__DATASET SECTION__
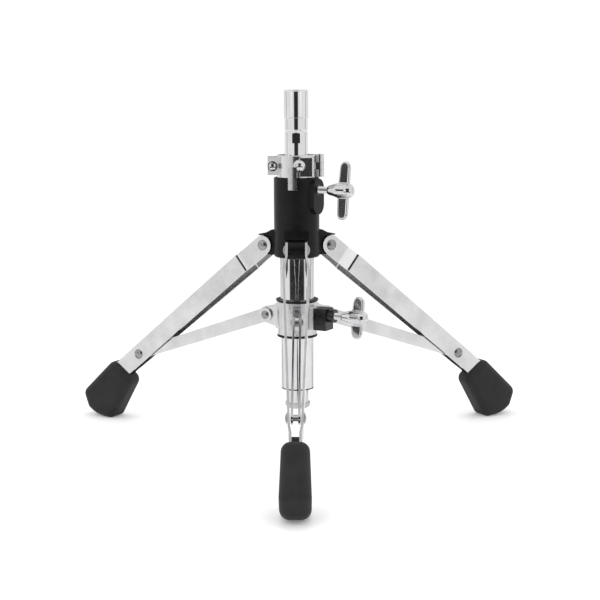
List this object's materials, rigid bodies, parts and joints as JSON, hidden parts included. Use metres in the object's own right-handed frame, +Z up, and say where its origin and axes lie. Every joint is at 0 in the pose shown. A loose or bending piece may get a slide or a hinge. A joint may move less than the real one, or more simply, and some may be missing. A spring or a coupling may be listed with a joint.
{
  "type": "double-braced tripod base for drum hardware",
  "caption": "Low folding tripod base: a sliding centre post with a memory lock in a black collar, twin-bar braced legs on rubber feet, and wing screws.",
  "frame": {"origin": "floor level under the middle of the footprint's bounding box; the post's axis stands 71.4 mm behind it (+Y)", "axes": "+Z up along the post, +X to the right between the two rear feet, -Y towards the front leg"},
  "size_m": [0.5382, 0.4688, 0.4036],
  "materials": {
    "chrome_tube": "mirror-polished chrome on steel tube",
    "chrome_plate": "chrome on flat steel bar, faintly brushed under the plate",
    "chrome_cast": "chrome on a zinc casting",
    "chrome_wing": "chrome on a zinc casting",
    "chrome_small": "chrome-plated small steel parts",
    "black_collar": "satin black powder coat on an aluminium casting",
    "white_nylon": "natural nylon",
    "grey_cap": "light grey moulded plastic",
    "black_plastic": "black moulded nylon",
    "rubber_foot": "charcoal moulded rubber, fine grain"
  },
  "bodies": {
    "base": {"main_tube": "chrome_tube", "leg_collar": "black_collar", "post_bushing": "white_nylon", "lower_guide": "white_nylon", "tube_end_ring": "black_plastic", "upper_insert": "chrome_small", "front_hip_rivet": "chrome_small", "right_hip_rivet": "chrome_small", "left_hip_rivet": "chrome_small"},
    "post": {"post": "chrome_tube", "seat_spigot": "chrome_tube", "post_end_cap": "grey_cap"},
    "memory_lock": {"lock_rear_half": "chrome_cast", "lock_hinge_pin": "chrome_small"},
    "lock_front": {"lock_front_half": "chrome_cast", "lock_washer": "chrome_small"},
    "key_screw": {"lock_key_screw": "chrome_small"},
    "upper_pad": {"upper_clamp_pad": "black_plastic"},
    "upper_wing": {"upper_wing_screw": "chrome_wing"},
    "lower_collar": {"lower_collar": "chrome_cast", "collar_bush_top": "black_plastic", "collar_bush_bottom": "black_plastic", "screw_block": "black_plastic", "lower_insert": "chrome_small", "front_lug_rivet": "chrome_small", "right_lug_rivet": "chrome_small", "left_lug_rivet": "chrome_small"},
    "lower_pad": {"lower_clamp_pad": "black_plastic"},
    "lower_wing": {"lower_wing_screw": "chrome_wing"},
    "front_leg": {"front_leg_bar_left": "chrome_plate", "front_leg_bar_right": "chrome_plate", "front_knee_rivets": "chrome_small", "front_tip_block": "black_plastic", "front_foot": "rubber_foot"},
    "front_brace": {"front_brace_plate_left": "chrome_plate", "front_brace_plate_right": "chrome_plate", "front_knee_bush": "chrome_small"},
    "right_leg": {"right_leg_bar_left": "chrome_plate", "right_leg_bar_right": "chrome_plate", "right_knee_rivets": "chrome_small", "right_tip_block": "black_plastic", "right_foot": "rubber_foot"},
    "right_brace": {"right_brace_plate_left": "chrome_plate", "right_brace_plate_right": "chrome_plate", "right_knee_bush": "chrome_small"},
    "left_leg": {"left_leg_bar_left": "chrome_plate", "left_leg_bar_right": "chrome_plate", "left_knee_rivets": "chrome_small", "left_tip_block": "black_plastic", "left_foot": "rubber_foot"},
    "left_brace": {"left_brace_plate_left": "chrome_plate", "left_brace_plate_right": "chrome_plate", "left_knee_bush": "chrome_small"}
  },
  "joints": [
    {"name": "post_slide", "type": "slide", "parent": "base", "child": "post", "axis": [0, 0, 1], "range_m": [0, 0.15]},
    {"name": "lock_slide", "type": "slide", "parent": "post", "child": "memory_lock", "axis": [0, 0, 1], "range_m": [0, 0.04]},
    {"name": "lock_open", "type": "hinge", "parent": "memory_lock", "child": "lock_front", "pos_m": [0.026, 0.0714, 0.3195], "axis": [0, 0, 1], "range_deg": [0, 0.87]},
    {"name": "key_screw_turn", "type": "hinge", "parent": "lock_front", "child": "key_screw", "pos_m": [-0.0265, 0.0714, 0.3195], "axis": [0, -1, 0], "range_deg": [0, 360]},
    {"name": "upper_pad_slide", "type": "slide", "parent": "base", "child": "upper_pad", "axis": [0.866, -0.5, 0], "range_m": [0, 0.00218]},
    {"name": "upper_wing_turn", "type": "hinge", "parent": "upper_pad", "child": "upper_wing", "pos_m": [0.05239, 0.04115, 0.2935], "axis": [0.866, -0.5, 0], "range_deg": [0, 630]},
    {"name": "collar_slide", "type": "slide", "parent": "base", "child": "lower_collar", "axis": [0, 0, 1], "range_m": [0, 0.03993]},
    {"name": "lower_pad_slide", "type": "slide", "parent": "lower_collar", "child": "lower_pad", "axis": [0.866, -0.5, 0], "range_m": [0, 0.00218]},
    {"name": "lower_wing_turn", "type": "hinge", "parent": "lower_pad", "child": "lower_wing", "pos_m": [0.06755, 0.0324, 0.1525], "axis": [0.866, -0.5, 0], "range_deg": [0, 630]},
    {"name": "front_leg_fold", "type": "hinge", "parent": "base", "child": "front_leg", "pos_m": [0, 0.0329, 0.229], "axis": [1, 0, 0], "range_deg": [0, 43.61]},
    {"name": "front_brace_fold", "type": "hinge", "parent": "lower_collar", "child": "front_brace", "pos_m": [0, 0.0312, 0.1475], "axis": [1, 0, 0], "range_deg": [0, 61.54]},
    {"name": "right_leg_fold", "type": "hinge", "parent": "base", "child": "right_leg", "pos_m": [0.03334, 0.09065, 0.229], "axis": [-0.5, 0.866, 0], "range_deg": [0, 43.61]},
    {"name": "right_brace_fold", "type": "hinge", "parent": "lower_collar", "child": "right_brace", "pos_m": [0.03481, 0.0915, 0.1475], "axis": [-0.5, 0.866, 0], "range_deg": [0, 61.54]},
    {"name": "left_leg_fold", "type": "hinge", "parent": "base", "child": "left_leg", "pos_m": [-0.03334, 0.09065, 0.229], "axis": [-0.5, -0.866, 0], "range_deg": [0, 43.61]},
    {"name": "left_brace_fold", "type": "hinge", "parent": "lower_collar", "child": "left_brace", "pos_m": [-0.03481, 0.0915, 0.1475], "axis": [-0.5, -0.866, 0], "range_deg": [0, 61.54]}
  ],
  "couplings": [
    {"joint": "key_screw_turn", "follows": "lock_open", "ratio": 412.33},
    {"joint": "upper_wing_turn", "follows": "upper_pad_slide", "rad_per_m": 5026.6},
    {"joint": "lower_wing_turn", "follows": "lower_pad_slide", "rad_per_m": 5026.6},
    {"joint": "front_leg_fold", "follows": "collar_slide", "rad_per_m": 19.057},
    {"joint": "front_brace_fold", "follows": "collar_slide", "rad_per_m": 26.893},
    {"joint": "right_leg_fold", "follows": "collar_slide", "rad_per_m": 19.057},
    {"joint": "right_brace_fold", "follows": "collar_slide", "rad_per_m": 26.893},
    {"joint": "left_leg_fold", "follows": "collar_slide", "rad_per_m": 19.057},
    {"joint": "left_brace_fold", "follows": "collar_slide", "rad_per_m": 26.893}
  ]
}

__TASK DESCRIPTION__
Go through the listing above and restate it word for word.

__RESULT__
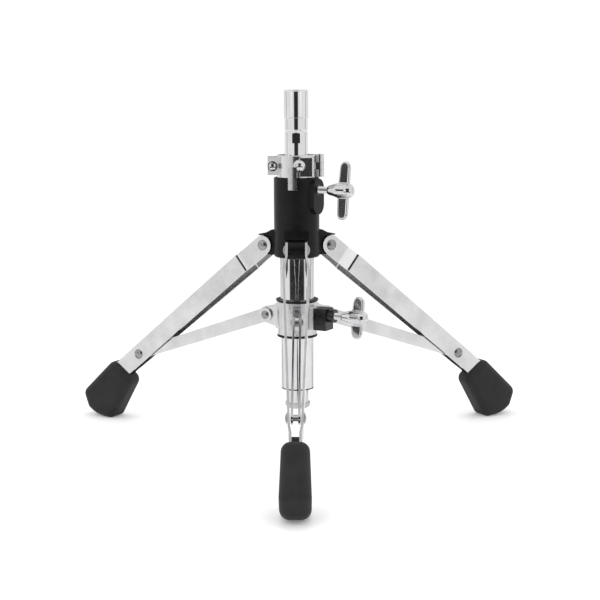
List this object's materials, rigid bodies, parts and joints as JSON, hidden parts included. Use metres in the object's own right-handed frame, +Z up, and say where its origin and axes lie. Every joint is at 0 in the pose shown. A loose or bending piece may get a slide or a hinge. A joint may move less than the real one, or more simply, and some may be missing. A spring or a coupling may be listed with a joint.
{
  "type": "double-braced tripod base for drum hardware",
  "caption": "Low folding tripod base: a sliding centre post with a memory lock in a black collar, twin-bar braced legs on rubber feet, and wing screws.",
  "frame": {"origin": "floor level under the middle of the footprint's bounding box; the post's axis stands 71.4 mm behind it (+Y)", "axes": "+Z up along the post, +X to the right between the two rear feet, -Y towards the front leg"},
  "size_m": [0.5382, 0.4688, 0.4036],
  "materials": {
    "chrome_tube": "mirror-polished chrome on steel tube",
    "chrome_plate": "chrome on flat steel bar, faintly brushed under the plate",
    "chrome_cast": "chrome on a zinc casting",
    "chrome_wing": "chrome on a zinc casting",
    "chrome_small": "chrome-plated small steel parts",
    "black_collar": "satin black powder coat on an aluminium casting",
    "white_nylon": "natural nylon",
    "grey_cap": "light grey moulded plastic",
    "black_plastic": "black moulded nylon",
    "rubber_foot": "charcoal moulded rubber, fine grain"
  },
  "bodies": {
    "base": {"main_tube": "chrome_tube", "leg_collar": "black_collar", "post_bushing": "white_nylon", "lower_guide": "white_nylon", "tube_end_ring": "black_plastic", "upper_insert": "chrome_small", "front_hip_rivet": "chrome_small", "right_hip_rivet": "chrome_small", "left_hip_rivet": "chrome_small"},
    "post": {"post": "chrome_tube", "seat_spigot": "chrome_tube", "post_end_cap": "grey_cap"},
    "memory_lock": {"lock_rear_half": "chrome_cast", "lock_hinge_pin": "chrome_small"},
    "lock_front": {"lock_front_half": "chrome_cast", "lock_washer": "chrome_small"},
    "key_screw": {"lock_key_screw": "chrome_small"},
    "upper_pad": {"upper_clamp_pad": "black_plastic"},
    "upper_wing": {"upper_wing_screw": "chrome_wing"},
    "lower_collar": {"lower_collar": "chrome_cast", "collar_bush_top": "black_plastic", "collar_bush_bottom": "black_plastic", "screw_block": "black_plastic", "lower_insert": "chrome_small", "front_lug_rivet": "chrome_small", "right_lug_rivet": "chrome_small", "left_lug_rivet": "chrome_small"},
    "lower_pad": {"lower_clamp_pad": "black_plastic"},
    "lower_wing": {"lower_wing_screw": "chrome_wing"},
    "front_leg": {"front_leg_bar_left": "chrome_plate", "front_leg_bar_right": "chrome_plate", "front_knee_rivets": "chrome_small", "front_tip_block": "black_plastic", "front_foot": "rubber_foot"},
    "front_brace": {"front_brace_plate_left": "chrome_plate", "front_brace_plate_right": "chrome_plate", "front_knee_bush": "chrome_small"},
    "right_leg": {"right_leg_bar_left": "chrome_plate", "right_leg_bar_right": "chrome_plate", "right_knee_rivets": "chrome_small", "right_tip_block": "black_plastic", "right_foot": "rubber_foot"},
    "right_brace": {"right_brace_plate_left": "chrome_plate", "right_brace_plate_right": "chrome_plate", "right_knee_bush": "chrome_small"},
    "left_leg": {"left_leg_bar_left": "chrome_plate", "left_leg_bar_right": "chrome_plate", "left_knee_rivets": "chrome_small", "left_tip_block": "black_plastic", "left_foot": "rubber_foot"},
    "left_brace": {"left_brace_plate_left": "chrome_plate", "left_brace_plate_right": "chrome_plate", "left_knee_bush": "chrome_small"}
  },
  "joints": [
    {"name": "post_slide", "type": "slide", "parent": "base", "child": "post", "axis": [0, 0, 1], "range_m": [0, 0.15]},
    {"name": "lock_slide", "type": "slide", "parent": "post", "child": "memory_lock", "axis": [0, 0, 1], "range_m": [0, 0.04]},
    {"name": "lock_open", "type": "hinge", "parent": "memory_lock", "child": "lock_front", "pos_m": [0.026, 0.0714, 0.3195], "axis": [0, 0, 1], "range_deg": [0, 0.87]},
    {"name": "key_screw_turn", "type": "hinge", "parent": "lock_front", "child": "key_screw", "pos_m": [-0.0265, 0.0714, 0.3195], "axis": [0, -1, 0], "range_deg": [0, 360]},
    {"name": "upper_pad_slide", "type": "slide", "parent": "base", "child": "upper_pad", "axis": [0.866, -0.5, 0], "range_m": [0, 0.00218]},
    {"name": "upper_wing_turn", "type": "hinge", "parent": "upper_pad", "child": "upper_wing", "pos_m": [0.05239, 0.04115, 0.2935], "axis": [0.866, -0.5, 0], "range_deg": [0, 630]},
    {"name": "collar_slide", "type": "slide", "parent": "base", "child": "lower_collar", "axis": [0, 0, 1], "range_m": [0, 0.03993]},
    {"name": "lower_pad_slide", "type": "slide", "parent": "lower_collar", "child": "lower_pad", "axis": [0.866, -0.5, 0], "range_m": [0, 0.00218]},
    {"name": "lower_wing_turn", "type": "hinge", "parent": "lower_pad", "child": "lower_wing", "pos_m": [0.06755, 0.0324, 0.1525], "axis": [0.866, -0.5, 0], "range_deg": [0, 630]},
    {"name": "front_leg_fold", "type": "hinge", "parent": "base", "child": "front_leg", "pos_m": [0, 0.0329, 0.229], "axis": [1, 0, 0], "range_deg": [0, 43.61]},
    {"name": "front_brace_fold", "type": "hinge", "parent": "lower_collar", "child": "front_brace", "pos_m": [0, 0.0312, 0.1475], "axis": [1, 0, 0], "range_deg": [0, 61.54]},
    {"name": "right_leg_fold", "type": "hinge", "parent": "base", "child": "right_leg", "pos_m": [0.03334, 0.09065, 0.229], "axis": [-0.5, 0.866, 0], "range_deg": [0, 43.61]},
    {"name": "right_brace_fold", "type": "hinge", "parent": "lower_collar", "child": "right_brace", "pos_m": [0.03481, 0.0915, 0.1475], "axis": [-0.5, 0.866, 0], "range_deg": [0, 61.54]},
    {"name": "left_leg_fold", "type": "hinge", "parent": "base", "child": "left_leg", "pos_m": [-0.03334, 0.09065, 0.229], "axis": [-0.5, -0.866, 0], "range_deg": [0, 43.61]},
    {"name": "left_brace_fold", "type": "hinge", "parent": "lower_collar", "child": "left_brace", "pos_m": [-0.03481, 0.0915, 0.1475], "axis": [-0.5, -0.866, 0], "range_deg": [0, 61.54]}
  ],
  "couplings": [
    {"joint": "key_screw_turn", "follows": "lock_open", "ratio": 412.33},
    {"joint": "upper_wing_turn", "follows": "upper_pad_slide", "rad_per_m": 5026.6},
    {"joint": "lower_wing_turn", "follows": "lower_pad_slide", "rad_per_m": 5026.6},
    {"joint": "front_leg_fold", "follows": "collar_slide", "rad_per_m": 19.057},
    {"joint": "front_brace_fold", "follows": "collar_slide", "rad_per_m": 26.893},
    {"joint": "right_leg_fold", "follows": "collar_slide", "rad_per_m": 19.057},
    {"joint": "right_brace_fold", "follows": "collar_slide", "rad_per_m": 26.893},
    {"joint": "left_leg_fold", "follows": "collar_slide", "rad_per_m": 19.057},
    {"joint": "left_brace_fold", "follows": "collar_slide", "rad_per_m": 26.893}
  ]
}